Practitioner guidance
- Define a privileged entitlement for agent-written configuration Separate read-only agent assistance from any ability to modify verification levels, questionnaires, or onboarding workflows.
- Require deterministic review of generated workflow changes Capture the policy document, the generated configuration diff, and the approver identity before deployment.
- Test the sandbox as an enforceable boundary Validate that sensitive actions cannot be executed from the agent session itself and that approval is required outside the runtime path.
What's in the full announcement
SumSub's full article covers the operational detail this post intentionally leaves for the source:
- The exact policy-to-configuration workflow for AML documents and how the agent maps policy text into live settings.
- Details of the AI agent skills package and the single-command install path for the open-source components.
- How the sandboxed approval flow is structured for sensitive actions and where human review sits in the process.
- What the platform can do day to day for applicants, analytics, and verification link generation once configured.
👉 Read SumSub's analysis of MCP-driven AI agent setup for compliance workflows →
AI agents and compliance setup: are verification controls keeping up?
Explore further
Configuration access is now a privileged identity boundary, not a convenience feature.
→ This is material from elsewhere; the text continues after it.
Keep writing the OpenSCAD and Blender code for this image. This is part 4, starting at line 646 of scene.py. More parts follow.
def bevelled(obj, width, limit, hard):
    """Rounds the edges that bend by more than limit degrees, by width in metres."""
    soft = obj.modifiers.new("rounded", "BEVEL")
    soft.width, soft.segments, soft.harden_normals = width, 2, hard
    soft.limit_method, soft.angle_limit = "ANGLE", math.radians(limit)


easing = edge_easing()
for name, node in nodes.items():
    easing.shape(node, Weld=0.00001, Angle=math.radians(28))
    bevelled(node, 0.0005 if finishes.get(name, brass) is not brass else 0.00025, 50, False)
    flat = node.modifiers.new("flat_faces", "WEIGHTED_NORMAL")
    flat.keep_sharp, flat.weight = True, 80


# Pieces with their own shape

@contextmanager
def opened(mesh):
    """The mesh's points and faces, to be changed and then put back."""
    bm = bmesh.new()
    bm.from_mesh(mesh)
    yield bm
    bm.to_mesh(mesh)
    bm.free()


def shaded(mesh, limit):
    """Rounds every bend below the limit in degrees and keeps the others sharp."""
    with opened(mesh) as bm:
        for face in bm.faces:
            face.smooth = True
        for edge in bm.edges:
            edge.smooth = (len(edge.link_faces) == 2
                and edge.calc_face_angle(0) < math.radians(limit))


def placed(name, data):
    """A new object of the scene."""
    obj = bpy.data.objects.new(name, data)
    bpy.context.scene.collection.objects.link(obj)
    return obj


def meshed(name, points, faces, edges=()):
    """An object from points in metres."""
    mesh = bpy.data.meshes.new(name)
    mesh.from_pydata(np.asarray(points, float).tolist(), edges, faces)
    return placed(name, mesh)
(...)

When an AI agent can turn policy into live verification settings, it crosses from assistance into control-plane influence. That means the real risk is not the model asking for help, but the model being allowed to author the rules that determine who enters the system. Practitioners should treat agent write access to configuration as a privileged entitlement with explicit governance, not a feature toggle.
A few things that frame the scale:
- 98% of companies plan to deploy even more AI agents within the next 12 months, despite documented rogue behaviour in 80% of current deployments, according to AI Agents: The New Attack Surface report.
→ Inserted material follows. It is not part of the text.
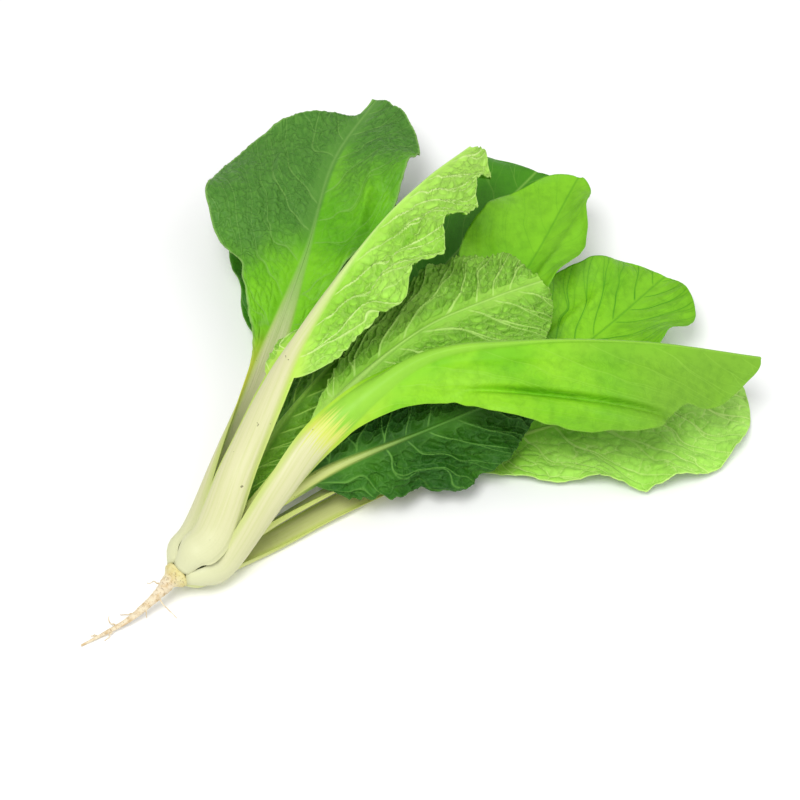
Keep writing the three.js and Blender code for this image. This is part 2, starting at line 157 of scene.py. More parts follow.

- Only 52% of companies can track and audit the data their AI agents access, leaving 48% with a complete blind spot for compliance and breach investigation.
A question worth separating out:
Q: What should organisations verify before allowing AI agents into compliance tooling?
A: They should verify that the agent can only propose changes, not activate them, and that sensitive actions are isolated from the agent runtime. They should also confirm that the workflow records who approved each change and why. Without that evidence, the integration creates convenience without control.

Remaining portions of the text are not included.